Als op 8 december 1982 vijftien prominente Surinamers worden doodgeschoten in het militaire cellencomplex van Fort Zeelandia, verliest het Bouterse-regime echter heel veel krediet en vervalt het voordeel van de twijfel ten aanzien van het militaire bewind in Suriname voor Nederland. ‘Op de vlucht neergeschoten,’ luidde het officieel en weinig vindingrijk. De toedracht van de zogenaamde decembermoorden werd gedurende vijf jaar diepgaand door de Surinaamse justitie onderzocht, maar nadat de hoofdverdachte Desi Bouterse Surinaams president is geworden, werd een  amnestiewet uitgevaardigd waardoor hij en de andere verdachten waarschijnlijk verder buiten schot zullen blijven. Ook de daders van de moord op Fred Ormskerk werden nooit opgespoord.

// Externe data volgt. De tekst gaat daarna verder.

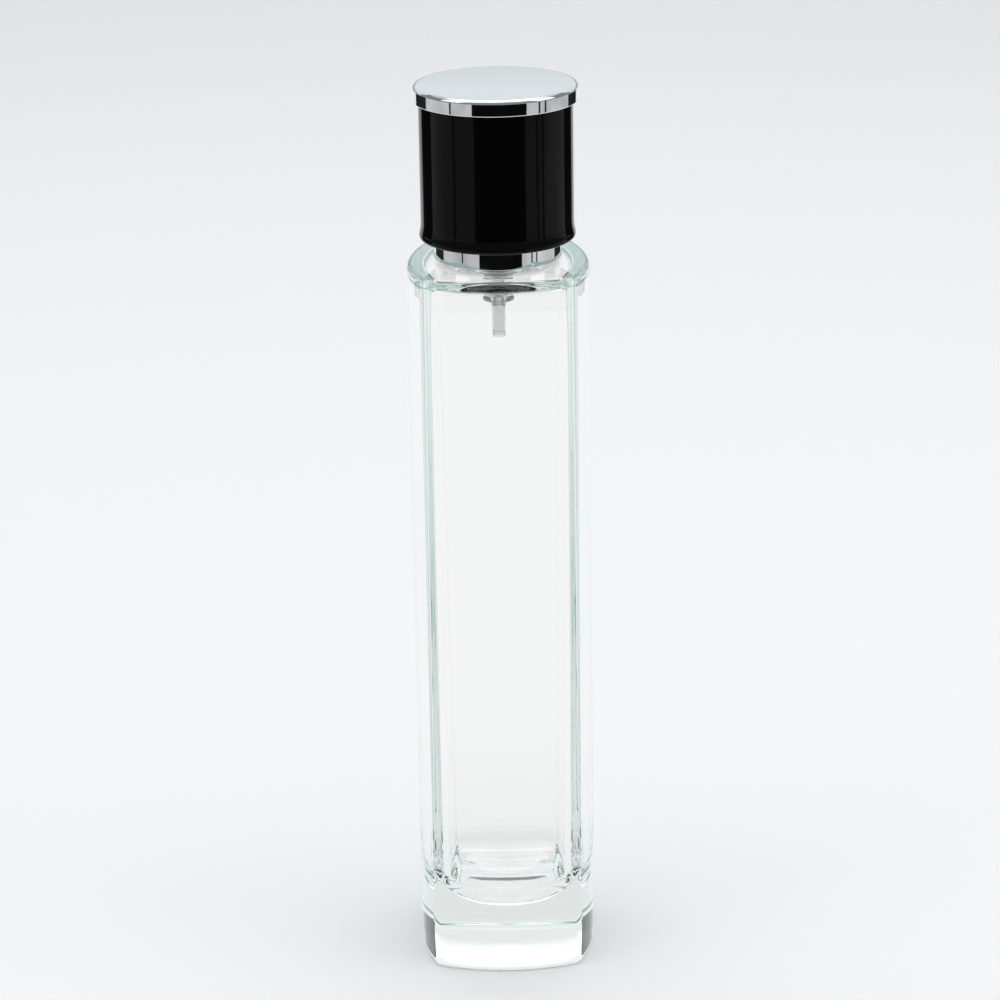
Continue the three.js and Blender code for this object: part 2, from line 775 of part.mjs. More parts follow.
plunger.add(button);
bottle.add(plunger, cap);

export default bottle;
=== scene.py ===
# Tall square glass spray bottle with a crimped pump, a chrome collar and a black pull-off cap.
# Lengths in the dictionaries are in millimetres. Blender works in metres.
import bpy
import bmesh
import math
from mathutils import Matrix, Vector, noise


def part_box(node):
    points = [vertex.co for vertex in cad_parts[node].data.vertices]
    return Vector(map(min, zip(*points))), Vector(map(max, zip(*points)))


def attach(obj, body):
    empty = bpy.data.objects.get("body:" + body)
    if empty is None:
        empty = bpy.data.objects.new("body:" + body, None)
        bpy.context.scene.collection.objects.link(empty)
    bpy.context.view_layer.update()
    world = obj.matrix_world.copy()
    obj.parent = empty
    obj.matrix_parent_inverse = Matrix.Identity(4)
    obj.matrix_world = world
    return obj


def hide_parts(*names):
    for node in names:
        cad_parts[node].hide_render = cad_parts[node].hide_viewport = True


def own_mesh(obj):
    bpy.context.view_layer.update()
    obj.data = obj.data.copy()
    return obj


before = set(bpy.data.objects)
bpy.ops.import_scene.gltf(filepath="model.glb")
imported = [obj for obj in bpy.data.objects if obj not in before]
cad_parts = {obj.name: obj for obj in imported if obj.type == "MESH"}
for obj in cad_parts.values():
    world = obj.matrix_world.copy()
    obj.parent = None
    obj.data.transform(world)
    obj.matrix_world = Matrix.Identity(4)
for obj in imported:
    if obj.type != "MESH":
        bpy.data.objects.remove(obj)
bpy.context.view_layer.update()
mm = 0.001


# small tools

def hexColour(code):
    # sRGB hex to the linear colour that Blender works with
    def linear(part):
        value = int(part, 16) / 255
        return value / 12.92 if value <= 0.04045 else ((value + 0.055) / 1.055) ** 2.4
    return (linear(code[0:2]), linear(code[2:4]), linear(code[4:6]), 1)


def addNode(tree, kind, settings=None, links=None):
    # settings fill attributes or sockets by name, links join sockets of this node to others' outputs
    node = tree.nodes.new(kind)
    for key, value in (settings or {}).items():
        if isinstance(key, str) and hasattr(node, key):
            setattr(node, key, value)
        else:
            node.inputs[key].default_value = value
    for key, output in (links or {}).items():
        tree.links.new(output, node.inputs[key])
    return node


def newMaterial(name):
    material = bpy.data.materials.new(name)
    material.use_nodes = True
    material.node_tree.nodes.clear()
    return material, material.node_tree


def finishSurface(tree, shader, volume=None):
    output = addNode(tree, "ShaderNodeOutputMaterial", links={"Surface": shader})
    if volume:
        tree.links.new(volume, output.inputs["Volume"])


def objectNoise(tree, grainMm, detail=2, stretch=(1, 1, 1)):
    # noise whose grain is about grainMm across
    place = addNode(tree, "ShaderNodeTexCoord")
    scale = addNode(tree, "ShaderNodeMapping", {"Scale": stretch}, {"Vector": place.outputs["Object"]})
    return addNode(tree, "ShaderNodeTexNoise", {"Scale": 1 / (grainMm * mm), "Detail": detail},
                   {"Vector": scale.outputs["Vector"]})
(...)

Daarom trekt Rudie Kagie, meer dan dertig jaar na de feiten en nu werkzaam voor Vrij Nederland – volop in het Bouterse-tijdperk -, opnieuw naar Suriname om meer te vernemen over wat hij in de ondertitel van zijn boek als de eerste politieke moord van het Bouterse-regime bestempeld.
Bikkel is het journalistieke onderzoek naar de dood van Fred Ormskerk, naar de omstandigheden van zijn overlijden, maar ook naar zijn drijfveren om in het Suriname na de militaire staatsgreep op te duiken en tevens naar de persoonlijkheid van deze bikkelharde militair, die vandaar de roepnaam ‘bikkel’ kreeg.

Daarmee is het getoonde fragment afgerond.